Cononie, who also publishes a monthly newspaper, “The Homeless Voice,” reported another trend:

“Kids are even starting to videotape themselves hurting homeless people. That’s something we never saw before.”

He was referring to an February incident in Corpus Christi, Texas, in which a 22-year-old, a 16-year-old and a 15-year-old describe on camera how they are going to assault a homeless man, then do so.

Image: August Felix
AP
Homeless murder victim August Felix

On the tape, the attackers kick the man in the back, grab him, and flip him around to show off his injuries, according to police. The camera, which had been stolen, was recovered by the owner, who called police once she saw the footage.

Police have arrested one of the teens, and are looking for the other two suspects. The victim suffered a concussion but survived.

Some perpetrators are even younger. In late March, a homeless day laborer was walking at night through a neighborhood of Daytona Beach, Fla., when three boys on bicycles attacked him, striking him with a concrete block.

‘Defies logic’
Two of the boys were 10 years old; the third was 17. Each has been charged with aggravated battery. “For a 10-year-old to pick up a cinder block and smash somebody’s face with it, that defies logic,” Michael Chitwood, Daytona’s police chief, later told a reporter.

Though for the past decade assaults on the homeless have dotted the U.S. map, Florida is the state where such attacks are most frequent by far, the coalition’s February report says.

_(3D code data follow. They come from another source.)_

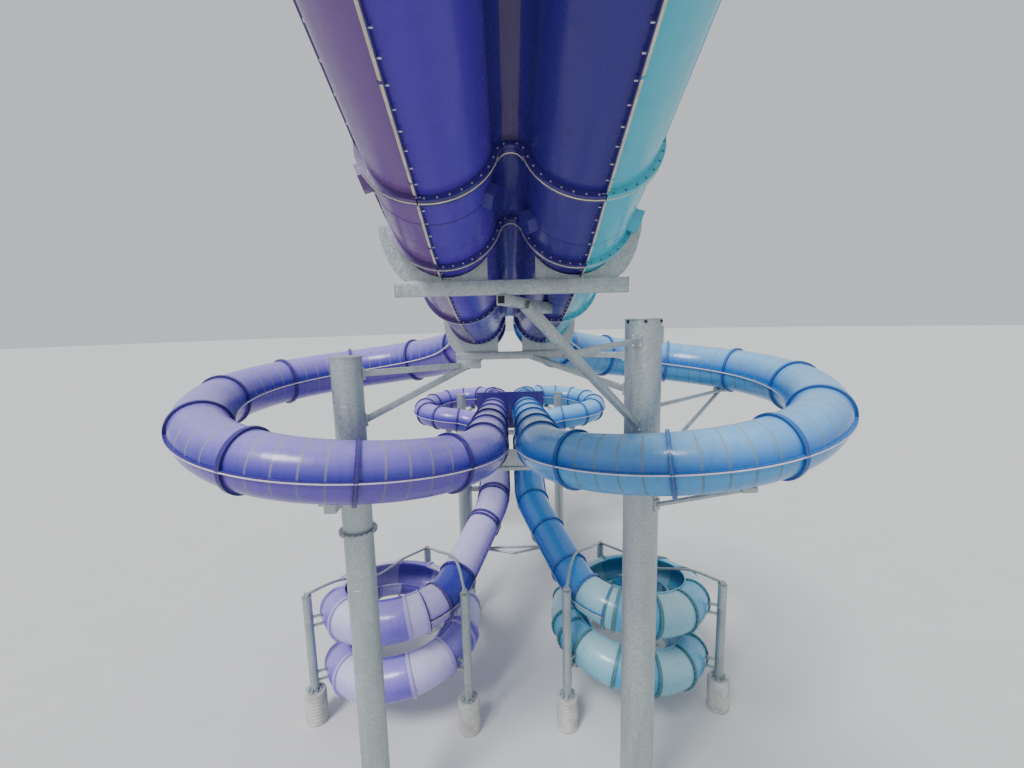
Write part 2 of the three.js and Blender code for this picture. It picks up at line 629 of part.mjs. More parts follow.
// Each small loop turns round a column with two arms.
const loopHub = { x: -TWIN_X - LOOP2_R, y: LOOP2_Y, radius: 305, top: 10400 };
const hubArm = (turn) => {
  const s = S_LOOP2 + arcLength(LOOP2_R, turn);
  const { x, y } = planAt(s);
  const z = bottomAt(s) - 90;
  return fuse([padUnder(s, 1, smallSeat), barBetween([x, y, z], [loopHub.x, loopHub.y, z], ARM, ARM)]);
};
const hubSolid = fuse([column(loopHub), hubArm(75), hubArm(255)]);
placePair("small_loop_column", cut(hubSolid, [smallSeat]), materials.galvanised);

// Helix posts on round concrete pedestals, with brackets to the flume at both turns.
const PEDESTAL_R = 410;
const PEDESTAL_H = 1310;
const POST_R = 165;
const POST_SIDES = 12;
const LUG = 90; // a bracket lug between a post and the flume
const LUG_LIFTS = [-240, 120]; // the pair's heights against the flume's centre
const LUG_CLEAR = 120; // least height of a lug above a pedestal
const LUG_REACH = HELIX_R + OPEN_R - LUG; // from the hub to inside the flume's wall, where it is trimmed
const openSeats = helixParts.map((list) => {
  const outline = openOutline(OPEN_SIDES, SEAT).map((p) => at(-p.x, p.y));
  return sweep(outline, new Stretch(inset(list)));
});
const posts = [
  { name: "outer", angle: 207, top: 5200 },
  { name: "inner", angle: 321, top: 5550 },
  { name: "back", angle: 84, top: 4250 },
];
const RING_R = 3600;
const onRing = (angle, radius, z) =>
  new THREE.Vector3(HELIX_X + radius * Math.cos(rad(angle)), HELIX_Y + radius * Math.sin(rad(angle)), z);
for (const { name, angle, top } of posts) {
  const { x, y } = onRing(angle, RING_R, 0);
  const foot = PEDESTAL_H + GAP;
  const parts = [
    postAt(x, y, foot, POST_R * 1.75, 30, POST_SIDES),
    postAt(x, y, foot + 1, POST_R, top - foot - 1, POST_SIDES),
    postAt(x, y, top - 16, POST_R + 15, 16, POST_SIDES),
  ];
  const first = (360 - angle) % 360;
  for (const turn of [first, first + 360]) {
    if (turn <= ENTRY_TURN + HOOD_TURN || turn > HELIX_TURN - 5) continue;
    const s = S_HELIX + arcLength(HELIX_R, turn - ENTRY_TURN);
    for (const lift of LUG_LIFTS) {
      const z = Math.max(heightAt(s) + lift, PEDESTAL_H + LUG_CLEAR);
      parts.push(barBetween([x, y, z], onRing(angle, LUG_REACH, z).toArray(), LUG, LUG));
    }
  }
  placePair(`helix_${name}_post`, cut(fuse(parts), openSeats), materials.galvanised);
  const pedestal = postAt(x, y, 0, PEDESTAL_R, PEDESTAL_H, COLUMN_SIDES);
  placePair(`helix_${name}_pedestal`, pedestal, materials.concrete);
}

// Two bent pipes over each helix join the tops of its three posts, clamped down by a block on each.
// The first spans from the outer post to the back one, just over the flume.
const TIE_R = 55;
const CLAMP = 190;
const [outerTop, innerTop, backTop] = posts.map(({ top }) => top + GAP + TIE_R);
const outerHead = onRing(posts[0].angle, RING_R, 0);
const backHead = onRing(posts[2].angle, RING_R, 0);
const overHelix = (share, z) => outerHead.clone().lerp(backHead, share).setZ(z);
const tieLines = [
  [
    overHelix(-0.015, outerTop),
    overHelix(0.04, outerTop + 5),
    overHelix(0.16, 5205),
    overHelix(0.27, 5030),
    overHelix(0.5, 4430),
    overHelix(0.64, 4400),
    overHelix(0.76, 4450),
    overHelix(0.93, backTop + 40),
    overHelix(1.01, backTop),
  ],
  [
    onRing(84, RING_R + 60, backTop),
    onRing(82, RING_R - 160, backTop + 80),
    onRing(40, 1650, backTop + 1150),
    onRing(-22, 2500, innerTop + 560),
    onRing(-37, RING_R - 160, innerTop + 90),
    onRing(-40, RING_R + 60, innerTop + 4),
  ],
];
const tieShape = new THREE.Shape(arc(0, TIE_R, 0, 315, 7));
const ties = tieLines.map((line) => {
  const extrudePath = new THREE.CatmullRomCurve3(line);
  return solidOf(new THREE.ExtrudeGeometry(tieShape, { steps: 18, extrudePath }));
});
const clamps = posts.map(({ angle, top }) => {
  const { x, y } = onRing(angle, RING_R, 0);
  return boxAt(x, y, top + GAP, CLAMP, CLAMP, 2 * TIE_R);
});
placePair("helix_tie_pipe", fuse([...ties, ...clamps]), materials.galvanised);

// A low stand under the end of each run-out.
const STAND_S = S_END - 500;
const standAt = planAt(STAND_S);
const standZ = heightAt(STAND_S) - OPEN_R - 90;
const stand = fuse([
  boxAt(standAt.x, standAt.y, standZ - 120, 1300, 120, 121),
  boxAt(standAt.x, standAt.y, standZ, 1100, SADDLE_T, 330),
  ...[-1, 1].flatMap((way) => [
    boxAt(standAt.x + way * 520, standAt.y, 20, 120, 120, standZ - 60),
    boxAt(standAt.x + way * 520, standAt.y, 0, 320, 320, 25),
  ]),
]);
placePair("run_out_stand", cut(stand, openSeats), materials.galvanised);

// A pair of bars joins the two drop tubes from below.
const TIE_S = S_HELIX - 2600;
const tieFoot = planAt(TIE_S);
const tieFootZ = bottomAt(TIE_S) - 60;
const dropTie = fuse([
  ...[1, -1].flatMap((side) => [
    boxAt(side * tieFoot.x, tieFoot.y, tieFootZ - 40, 360, 300, 420),
    barBetween([side * tieFoot.x, tieFoot.y, tieFootZ], [0, tieFoot.y - 500, tieFootZ - 20], 110, 110),
  ]),
  barBetween([tieFoot.x, tieFoot.y, tieFootZ], [-tieFoot.x, tieFoot.y, tieFootZ], 110, 110),
]);
place("drop_tube_tie", cut(dropTie, both(dropSeat)), materials.galvanised);

// A yoke clamps the two wide loops together where they come back side by side.
const YOKE_Y = 13950;
const yokeS = S_RUN2 + YOKE_Y - LOOP1_Y;
const yoke = fuse([
  boxAt(0, YOKE_Y, bottomAt(yokeS) - 160, 2200, 120, 121),
  boxAt(0, YOKE_Y, bottomAt(yokeS) - 40, 2000, SADDLE_T, 560),
]);
place("centre_yoke", cut(yoke, both(longSeat)), materials.galvanised);

// A flat-topped bulkhead round both tubes of the long run.
const BULKHEAD_Y = 23600;
const bulkheadZ = heightAt(S_RUN2 + BULKHEAD_Y - LOOP1_Y);
const bulkhead = boxAt(0, BULKHEAD_Y, bulkheadZ - 950, 3500, 60, 1950);
place("long_run_bulkhead", cut(bulkhead, both(longSeat)), materials.violet);

// The origin is on the ground under the middle of the whole slide.
const whole = new THREE.Box3().setFromObject(slide);
slide.position.y = -(whole.min.y + whole.max.y) / 2;
export default slide;
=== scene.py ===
"""Looks of a twin racing tube slide: glossy gelcoat flumes on galvanised steel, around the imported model.

Metres, +Z up, +Y the way the riders first travel. A flume piece is modelled straight, with x to the riders'
left, y the distance down the flume and z up, and is then bent along the flume's route.
"""

import json
import math
from functools import lru_cache

import bmesh
import bpy
from mathutils import Matrix, Vector


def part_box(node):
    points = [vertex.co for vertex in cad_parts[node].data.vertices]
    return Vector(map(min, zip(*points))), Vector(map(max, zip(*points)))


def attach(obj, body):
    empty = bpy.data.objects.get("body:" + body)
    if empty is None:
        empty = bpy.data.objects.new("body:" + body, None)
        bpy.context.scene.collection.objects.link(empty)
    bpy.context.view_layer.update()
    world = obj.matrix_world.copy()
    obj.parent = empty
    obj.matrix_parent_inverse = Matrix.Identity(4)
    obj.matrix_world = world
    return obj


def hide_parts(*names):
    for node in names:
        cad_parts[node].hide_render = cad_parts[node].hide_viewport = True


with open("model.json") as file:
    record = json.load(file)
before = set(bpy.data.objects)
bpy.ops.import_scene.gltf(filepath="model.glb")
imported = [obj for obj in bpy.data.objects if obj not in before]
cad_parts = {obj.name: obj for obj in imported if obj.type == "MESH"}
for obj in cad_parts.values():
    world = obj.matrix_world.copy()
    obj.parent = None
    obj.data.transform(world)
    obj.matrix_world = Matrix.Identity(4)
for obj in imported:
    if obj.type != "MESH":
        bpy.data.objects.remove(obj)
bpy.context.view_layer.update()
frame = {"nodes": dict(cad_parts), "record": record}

# Route of the left flume, the same as in the part's source
TWIN_X = 0.88
TOP_Y = -3.4
TROUGH_JOINTS = [0.0, 2.6, 5.2, 8.34, 9.66, 12.16, 15.73]
LOOP1_Y = 13.4
LOOP1_R = 3.8
LOOP2_Y = 30.5
LOOP2_R = 2.4
HELIX_X = -4.65
HELIX_Y = 17.6
HELIX_R = 2.4
HELIX_TURN = 540
ENTRY_TURN = 20
DROP_BEND_R = 5.0
HOOD_TURN = 40
RUN_OUT = 2.5
HELIX_FALL = 2.3
Z_JOINTS = (19.85, 19.35, 18.65, 17.31, 16.72, 16.01, 15.45)
Z_FIRST_BEND = 14.25
Z_LOOP1 = (15.2, 13.76, 13.15, 12.21, 11.52)
Z_LOOP2 = (10.0, 9.75, 9.45, 9.15)
Z_DROP_TOP = 8.4
Z_HELIX = 5.1
Z_HELIX_FRONT = 4.6
Z_RUN_OUT = 1.45

# The route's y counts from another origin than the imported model's.
RING_R = 3.6
BACK_ANGLE = 84
back_low, back_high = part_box("left_helix_back_pedestal")
SHIFT_Y = (back_low.y + back_high.y) / 2 - HELIX_Y - RING_R * math.sin(math.radians(BACK_ANGLE))


def arc_length(radius, degrees):
    return radius * math.radians(degrees)


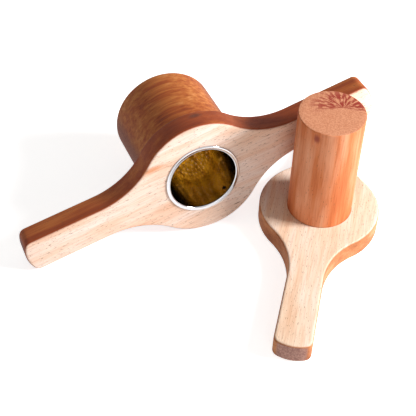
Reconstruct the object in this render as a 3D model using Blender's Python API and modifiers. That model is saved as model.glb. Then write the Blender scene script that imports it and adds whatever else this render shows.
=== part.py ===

Last year, the coalition documented 48 attacks in Florida, where 60,867 of the state’s 17.8 million residents are homeless, according to federal figures. By comparison, 11 attacks were counted in California, where 170,270 of that state’s 36 million people are homeless.

While some investigators believe the attacks are random, Sgt. Richard Ring, who investigated the murder of August Felix in Orlando last year, sees “a more deep-seated problem here.”